We broke away from the tour to stay in town for more touring on our own and to return to the cathedral. We went to a walk-up pastry shop for a Berliner (a jelly filled pastry) and a chocolate covered pretzel with toasted almonds. Whoa - very good! We then went to Café Richard, which  came highly recommended as the “best pastry shop in Europe” from Mark’s French colleague who has travelled all over Europe. I recommend the apple strudel. Wonderbar!!!

Oh, and did I mention the origin of ladies fragrances – sometimes known as cologne? 

 

  

We then returned to the cathedral, and I won’t even try to describe the enormity, the grandeur, the glorious stained glass, the gold reliquaries, … I cannot explain enough. I just leave you some pictures. Note that the stained glass windows below are about 6 stories high and 30 feet wide! 

 

    

    

  

In the crypt, there are nine cardinals entombed and a very interesting design on the landing of the steps down to the crypt. It is an octagonal version of the maze from the Mediterranean island of Minos, Greek mythology as well as from native Indians in the southwest of the US. How does this symbol show up in different cultures on different continents and across millennia? You will also see the circular version of it carved into an ancient stone in my backyard! 

 We made our way back to the ship by mid-afternoon, with a slight detour to the Lindt Chocolate Museum, which was just a quarter-mile down the river front from where our ship was docked. Steve bought some chocolate for the group who had returned a bit earlier to have some drinks and conversation on the top deck of ship. Now, Carol had brought an offering of a small bag of plain cashews and pretzels that she got at the five-and-dime store in Cincinnati.
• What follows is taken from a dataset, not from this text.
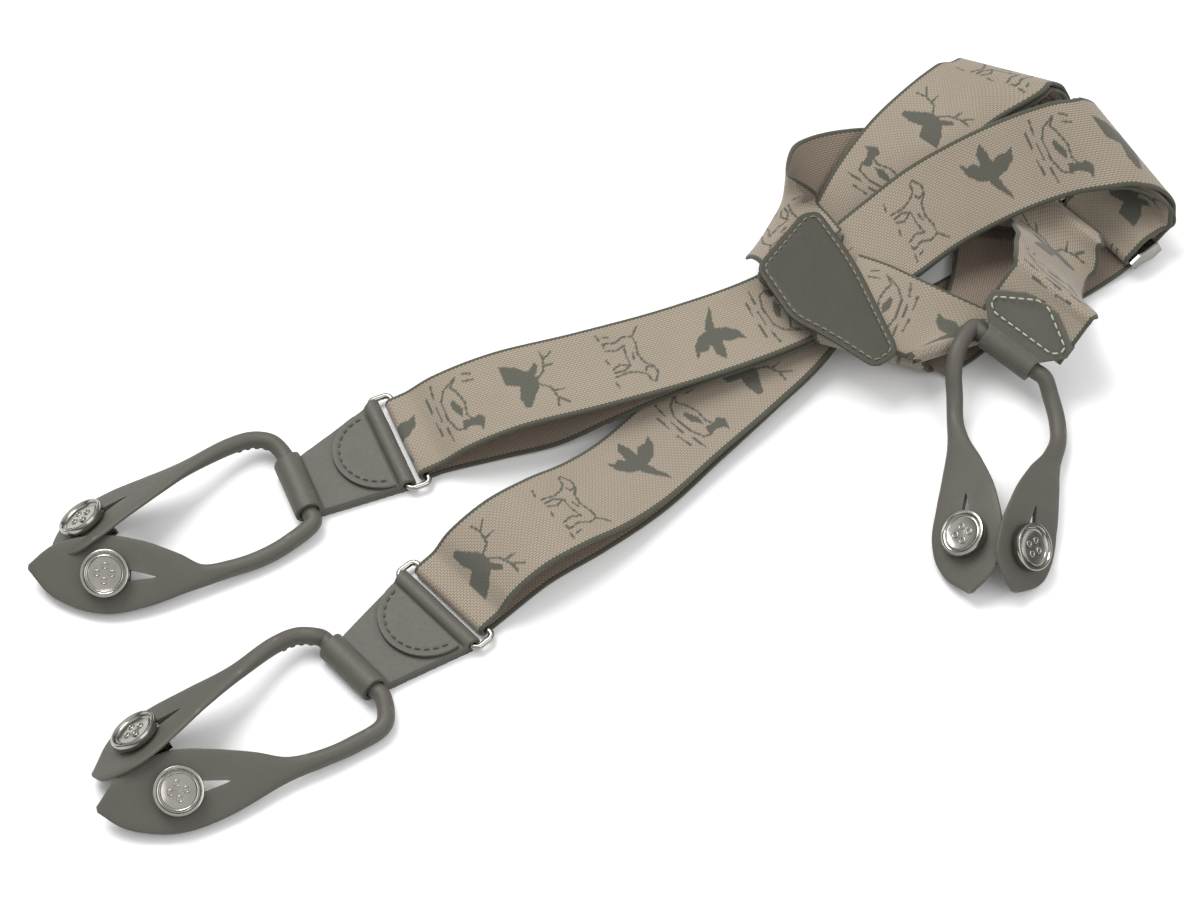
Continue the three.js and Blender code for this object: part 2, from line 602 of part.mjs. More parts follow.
// The webbing's turn round the bar of a front end's ring.
function foldStops(end) {
  const group = groups[end];
  const across = new THREE.Vector3(0, 1, 0).transformDirection(group.matrix).toArray();
  const at = (x, z) => [new THREE.Vector3(x, 0, RING_Z + z).applyMatrix4(group.matrix).toArray(), across, 0];
  const r = FOLD_RADIUS + 0.1;
  const slant = r * Math.SQRT1_2;
  const over = [at(-6, r + 0.8), at(-1.5, r), at(slant, slant)];
  return [...over, at(r, 0), at(slant, -slant), at(-1.5, -r), at(-7, -r)];
}

// The tail that runs back under the stops of the upper layer, a little below them.
function layerBelow(stops, drop) {
  const route = makeRoute(stops);
  return stops.map(([point, side, bow], i) => {
    const { up } = route.frameAt(i / (stops.length - 1));
    return [vector(point).addScaledVector(up, -drop).toArray(), side, bow];
  }).reverse();
}

// ---- slide adjusters ----
// Frame of an adjuster: origin in the middle of the running webbing, +X along it towards the roll,
// +Y across and +Z out of the webbing's outer face. The tail's end is held on the inner side.
const ADJUSTER_HALF = ADJUSTER_WIDTH / 2;
const CHEEK = 0.9;
const TAIL_BAR = { x: -5.2, z: -4.1, radius: 1 };
const HINGE = { x: 4.2, z: 2.75, radius: 0.7 };

function adjusterFrameGeometry() {
  const cheek = new THREE.Shape();
  cheek.moveTo(-7, TAIL_BAR.z - 1.6);
  cheek.lineTo(-2.5, TAIL_BAR.z - 1.6);
  cheek.lineTo(6, -2.2);
  cheek.lineTo(6, HINGE.z + 1.5);
  cheek.lineTo(1.5, HINGE.z + 1.5);
  cheek.lineTo(-7, -1.5);
  cheek.closePath();
  const side = new THREE.ExtrudeGeometry(cheek, { depth: 2 * ADJUSTER_HALF, bevelEnabled: false });
  side.translate(0, 0, -ADJUSTER_HALF).rotateX(Math.PI / 2);
  const room = box(20, 2 * (ADJUSTER_HALF - CHEEK), 20);
  const plateTop = -WEB_THICK / 2 - CLEARANCE;
  const plate = box(6.4, 2 * ADJUSTER_HALF - CHEEK, CHEEK, 2.4, 0, plateTop - CHEEK / 2);
  const bar = new THREE.CylinderGeometry(TAIL_BAR.radius, TAIL_BAR.radius, 2 * ADJUSTER_HALF - CHEEK, 12);
  bar.translate(TAIL_BAR.x, 0, TAIL_BAR.z);
  const hole = new THREE.CylinderGeometry(HINGE.radius + PIN_FIT, HINGE.radius + PIN_FIT, 60, 12);
  hole.translate(HINGE.x, 0, HINGE.z);
  return combine(side, ['cut', room], ['add', plate], ['add', bar], ['cut', hole]);
}

function adjusterLeverGeometry() {
  const width = 2 * (ADJUSTER_HALF - CHEEK - CLEARANCE);
  const eye = new THREE.CylinderGeometry(HINGE.radius + 1, HINGE.radius + 1, width, 16);
  eye.translate(HINGE.x, 0, HINGE.z);
  const plateX = HINGE.x - ADJUSTER_LENGTH / 2 + 0.75;
  const plate = box(ADJUSTER_LENGTH - 1.5, width, SHEET, plateX, 0, HINGE.z - 0.2);
  const bore = new THREE.CylinderGeometry(HINGE.radius + PIN_FIT, HINGE.radius + PIN_FIT, 60, 12);
  bore.translate(HINGE.x, 0, HINGE.z);
  return combine(eye, ['add', plate], ['cut', bore]);
}

function addAdjuster(name, stop) {
  const [point, side, , along] = stop;
  const group = frameGroup(point, along, side);
  const pin = new THREE.CylinderGeometry(HINGE.radius, HINGE.radius, 2 * ADJUSTER_HALF, 12);
  addPiece(`adjuster_${name}_frame`, adjusterFrameGeometry(), chrome, group);
  addPiece(`adjuster_${name}_lever`, adjusterLeverGeometry(), chrome, group);
  addPiece(`adjuster_${name}_pin`, pin.translate(HINGE.x, 0, HINGE.z), chrome, group);
  return group;
}

// The tail's end: in over the adjuster, round its bar and out again.
function tailEndStops(group, side) {
  const r = TAIL_BAR.radius + CLEARANCE + WEB_THICK / 2 + 0.05;
  const at = (x, z) => {
    const point = new THREE.Vector3(TAIL_BAR.x + x, 0, TAIL_BAR.z + z);
    return [point.applyMatrix4(group.matrix).toArray(), side, 0];
  };
  return [at(8, -r - 0.8), at(1.5, -r), at(-1.4, -1.6), at(-r, 0), at(-1.4, 1.6), at(1.2, r), at(3.4, r)];
}

// ---- front straps ----
const LEFT_N = [0.6, -0.8, 0];
const LEFT_HEADING = [0.72, 0.54, 0.43];
const leftAdjusterStop = [[191.5, 98.5, 6.4], LEFT_N, 0, LEFT_HEADING];
const leftAdjuster = addAdjuster('left', leftAdjusterStop);

// A straight piece of webbing through an adjuster.
function throughAdjuster([point, side, , along]) {
  const unit = vector(along).normalize();
  return [-8.5, 0, 8.5].map((offset) => [vector(point).addScaledVector(unit, offset).toArray(), side, 0]);
}

const leftRoll = [
  [[200.4, 106.5, 14.5], [0.6, -0.79, -0.1], 0],
  [[200.6, 109.8, 20], [0.6, -0.78, -0.15], 0],
  [[199.2, 112, 26.6], [0.6, -0.74, -0.25], 0],
  [[195, 112.2, 33.8], [0.6, -0.7, -0.36], 0],
  [[188, 110.4, 39.2], [0.58, -0.7, -0.42], 0],
  [[179, 108, 41.2], [0.52, -0.73, -0.44], 0],
  [[168, 106.3, 40], [0.46, -0.76, -0.46], 0],
];
const leftUpper = [
  [[154, 103.5, 36], [0.4, -0.78, -0.46], 0],
  [[138.5, 98.5, 31], [0.42, -0.78, -0.44], 0],
  [[122, 91, 25.5], [0.46, -0.8, -0.38], 0],
  [[106, 80, 20.5], [0.5, -0.82, -0.24], 0],
  [[88, 66.5, 17], [0.5, -0.86, -0.06], 0],
  [[65, 50.8, 16.2], [0.44, -0.9, 0], 0],
  [[31, 34.6, 17.2], [0.36, -0.93, 0], 0],
];
const frontLeft = [
  inPatch(80.5, 62, LOWER_LAYER, 0.89, 0.45),
  inPatch(86, 51.5, LOWER_LAYER, 0.89, 0.45),
  ...rollStops([94.2, 39.3, 12.7], [0.957, -0.15, -0.22], [-0.155, -0.988, 0], 4.2, 0.716,
    [80, 45, 10, -25, -60, -88]),
  [[113, 42.5, 6.6], [0.75, -0.62, -0.22], 0],
  [[122.5, 50.5, 2.6], [0.7, -0.71, -0.08], 0],
  [[133, 59.5, 1.2], [0.62, -0.78, 0], 0],
  [[148, 69, 1.2], [0.55, -0.84, 0], 0],
  [[163.5, 78.5, 1.2], [0.56, -0.83, 0], 0],
  [[176, 87, 1.5], LEFT_N, 0],
  ...throughAdjuster(leftAdjusterStop),
  ...leftRoll,
  ...leftUpper,
  [[-4, 21.4, 18.8], [0.33, -0.94, 0], 0],
  [[-34, 12.6, 18.2], [0.34, -0.94, 0], 0],
  [[-53, 7.4, 12.6], [0.37, -0.93, 0], 0],
  ...foldStops('left'),
  [[-40, 12, 1.2], [0.34, -0.94, 0], 0],
  [[-20, 17, 2.6], [0.33, -0.94, 0], 0],
  [[-2, 22.6, 8.4], [0.34, -0.94, 0], 0],
  [[14, 28.2, 12.4], [0.36, -0.93, 0], 0],
  ...layerBelow([...leftRoll, ...leftUpper], 2.5),
  ...tailEndStops(leftAdjuster, LEFT_N),
];

const RIGHT_HEADING = [0.22, 0.975, 0];
const rightAdjusterStop = [[163.4, 133.4, 4.7], [0.975, -0.22, 0], 0, RIGHT_HEADING];
const rightAdjuster = addAdjuster('right', rightAdjusterStop);
const rightRoll = rollStops([164.8, 145.3, 14.8], [0.945, -0.33, 0], [0.33, 0.945, 0], 13.4, -0.45,
  [-80, -54, -28, -2, 26, 54, 80]);
const rightUpper = [
  [[137, 143.4, 28.6], [0.72, -0.69, 0], 0],
  [[126, 133, 28], [0.72, -0.69, 0], 0],
  [[114, 120.4, 25.6], [0.75, -0.66, 0], 0],
  [[102.5, 106, 19.2], [0.8, -0.6, 0], 0],
  [[92.5, 89, 12], [0.84, -0.54, 0], 0],
  [[80.5, 66, 9.3], [0.83, -0.56, 0], 0],
  [[67, 44, 8.8], [0.78, -0.63, 0], 0],
  [[49.7, 24.5, 8.6], [0.72, -0.69, 0], 0],
  [[30.1, 4.6, 8.2], [0.71, -0.7, 0], 0],
  [[11.1, -15.5, 8.6], [0.69, -0.72, 0], 0],
];
const frontRight = [
  inPatch(89, 54.4, UPPER_LAYER, 0.3, 0.95),
  inPatch(99, 50.8, UPPER_LAYER, 0.3, 0.95),
  [[110, 46.6, 18.3], [0.36, 0.93, 0.02], 0],
  [[121, 42.8, 15.4], [0.62, 0.78, -0.08], 0],
  ...rollStops([130.4, 39.1, 13], [0.866, 0.46, -0.195], [0.469, -0.883, 0], 2.4, 1.081, [80, 30, -30, -85]),
  [[140.3, 50, 8.4], [0.94, 0.25, -0.23], 0],
  [[143.8, 60, 6], [0.99, -0.05, -0.06], 0],
  [[146.6, 71, 5.2], [0.98, -0.2, 0], 0],
  [[149, 83, 4.8], [0.98, -0.2, 0], 0],
  [[150.6, 95, 4.6], [0.97, -0.23, 0], 0],
  [[153, 108, 4.5], [0.96, -0.27, 0], 0],
  ...throughAdjuster(rightAdjusterStop),
  ...rightRoll,
  ...rightUpper,
  [[-2.2, -27.7, 12], [0.65, -0.76, 0], 0],
  [[-15.3, -37.3, 16], [0.62, -0.78, 0], 0],
  [[-29.5, -47.3, 16.8], [0.62, -0.78, 0], 0],
  [[-41, -56, 12], [0.66, -0.75, 0], 0],
  ...foldStops('right'),
  [[-28, -43.5, 1.2], [0.63, -0.77, 0], 0],
  [[-8, -29.5, 1.2], [0.65, -0.76, 0], 0],
  [[11, -14.5, 1.6], [0.69, -0.72, 0], 0],
  [[30, 5, 3], [0.71, -0.7, 0], 0],
  ...layerBelow([...rightRoll.slice(2), ...rightUpper.slice(0, -2)], 2.5),
  [[165.6, 146.2, 12], [0.96, -0.27, 0], 0],
  ...tailEndStops(rightAdjuster, rightAdjusterStop[1]),
];

// ---- back strap ----
const back = [
  inPatch(75, 70.5, UPPER_LAYER, -0.76, -0.65),
  inPatch(70.8, 77, UPPER_LAYER, -0.75, -0.66),
  [[66.6, 83.2, 23.6], [-0.74, -0.64, -0.16], 1],
  [[65.4, 90.5, 21.2], [-0.55, -0.25, -0.8], 4.5],
  [[68.6, 98.5, 18.2], [0.1, 0, -0.99], 3],
  [[74.8, 106, 17], [0.35, -0.3, -0.88], 2],
  [[82.8, 112.3, 14.6], [0.45, -0.5, -0.74], 1],
  [[93, 117, 12.4], [0.3, -0.72, -0.62], 0.5],
  [[104.5, 119, 11.4], [0.1, -0.85, -0.5], 0],
  [[117, 118, 10.4], [0, -0.9, -0.42], 0],
  [[129.5, 115.8, 9.2], [0.05, -0.97, -0.2], 0],
  [[141, 113.2, 8.2], [0.25, -0.96, 0], 0],
  ...rollStops([151.9, 110.6, 13.6], [0.67, -0.74, 0], [0.74, 0.67, 0], 6.8, 1.114,
    [-80, -48, -16, 16, 48, 80]),
  [[166.6, 86, 16.6], [0.8, -0.57, -0.12], 0],
  [[166, 80, 15.4], [0.82, -0.47, -0.3], 0],
  [[165.2, 71.5, 20.5], [0.75, -0.2, -0.62], 1],
  [[163.2, 62, 26], [0.74, -0.38, -0.55], 1.5],
  [inTab(-TAB_LENGTH - 4), TAB_ACROSS, 0],
  [inTab(-TAB_LENGTH + 1), TAB_ACROSS, 0],
  [inTab(TAB_SLOT_END - 2), TAB_ACROSS, 0],
];

addPiece('front_strap_left', bandGeometry(frontLeft, WEB_WIDTH, WEB_THICK, 6), webbing);
addPiece('front_strap_right', bandGeometry(frontRight, WEB_WIDTH, WEB_THICK, 6), webbing);
addPiece('back_strap', bandGeometry(back, WEB_WIDTH, WEB_THICK, 6), webbing);

export default suspenders;
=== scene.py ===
"""Looks of the button-loop suspenders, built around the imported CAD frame.

Lengths are written in millimetres and become metres when a mesh is made. Routes are the ones the
CAD solids follow, so every soft piece lies inside the space that its solid holds.
"""
import math

import bpy
import numpy as np
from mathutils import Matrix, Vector, noise


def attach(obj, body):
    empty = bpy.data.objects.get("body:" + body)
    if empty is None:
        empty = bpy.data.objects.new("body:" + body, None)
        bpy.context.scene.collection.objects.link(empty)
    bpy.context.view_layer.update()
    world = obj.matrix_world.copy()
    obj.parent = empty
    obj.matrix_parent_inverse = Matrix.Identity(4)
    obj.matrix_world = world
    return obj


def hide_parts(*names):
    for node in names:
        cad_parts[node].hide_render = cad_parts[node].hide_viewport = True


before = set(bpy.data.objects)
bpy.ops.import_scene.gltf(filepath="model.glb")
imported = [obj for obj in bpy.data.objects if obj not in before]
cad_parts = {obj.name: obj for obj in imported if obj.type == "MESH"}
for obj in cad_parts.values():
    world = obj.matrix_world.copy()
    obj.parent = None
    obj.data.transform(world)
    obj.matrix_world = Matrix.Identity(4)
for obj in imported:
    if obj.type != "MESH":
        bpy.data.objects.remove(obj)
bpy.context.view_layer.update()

MM = 0.001
SHIFT = np.array([-8.37, -6.09, 0.0])  # centres the lying set over its own origin

# ---- driving dimensions, as in the CAD ----
WEB_WIDTH = 35.0
WEB_THICK = 1.5
LEATHER = 1.8
CLEARANCE = 0.35
CORD_RADIUS = 3.0
LEAF_THICK = 2.0
LEAF_HALF = 13.6
RING_WIRE = 1.1
RING_DEPTH = 8.0
RING_SIDE = 2.2
EAR_LENGTH = 36.0
TUNNEL_HALF = 11.5
FLAP_RADIUS = 17.0
TAB_LENGTH = 24.0
BUTTON_RADIUS = 8.4
BUTTON_THICK = 3.2
POST_RADIUS = 1.7
BUTTON_GAP = 0.9
SLIT_LENGTH = 17.0
SLIT_HALF = 3.1
SHEET = 0.9
JAW_TOP = -(LEAF_THICK / 2 + BUTTON_GAP)
RING_Z = LEATHER + RING_WIRE + CLEARANCE
TUNNEL_RADIUS = CORD_RADIUS + CLEARANCE
TUNNEL_Z = LEATHER + TUNNEL_RADIUS
EAR_TOP = 2 * LEATHER + 0.6


# ---- vectors and places ----
def unit(v):
    v = np.asarray(v, float)
    return v / np.linalg.norm(v)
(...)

When Steve joined, he laid out his bags of chocolate  - chocolate covered cashews, chocolate bars of multiple flavors - from Lindt. So, here we were IN THE SHADOW OF THE LINDT CHOCOLATE MUSEUM and Carol is peddling kiddie snacks. Well, we all jumped on the Lindt goodies to the delight of everyone.

The afternoon on the top deck of the ship was enjoyable. But now it was time for the German pub crawl tour with dinner at a traditional German pub. Our first stop was dinner at Peter’s Brauhaus where we had an appetizer plate of sausages, cheeses, cole slaw, liverwurst, etc. followed by a meal of pork tenderloin covered in grille onions, potatoes and beans. Very traditional. There we learned about drinking Kolsch – the local beer of Cologne. It can only be called Kolsch if it is brewed inside the boundaries of the city of Cologne. As most know, I am not a beer drinker but resolved to take a taste just in case the Cologne Germans had come up with a beer that actually tastes good. Well, to me it tasted like something you would make prisoners of war drink as a torture or as their only option after being deprived of liquid for 3 days. For others, it was good. And the small skinny glasses used to serve Kolsch are continually refilled by the waiter until you put your coaster over the top of your glass. No need to ask for a refill! [Note: the inside of the Brauhaus felt so authentic German pub with stain glass and artwork that seemed quintessential German.] I went to the next pub for more Kolsch with the group but refrained from drinking. I went back to the ship with Don (where there was a full moon rising over our longboat] while Mark/Carol and Kurt/Mary continued on to the next two pubs. [Note: Our guide was so proud to be German and Colognian. He couldn’t say enough about how wonderful these pubs and their Kolsch were.]


    


  

The merriment continued on the ship in the lounge. We departed Cologne at around 10:30pm (2230) and were alerted that there would be beautiful views of the city and cathedral lit up. We were not disappointed as we went to the chilly upper deck for views and pictures to end our evening.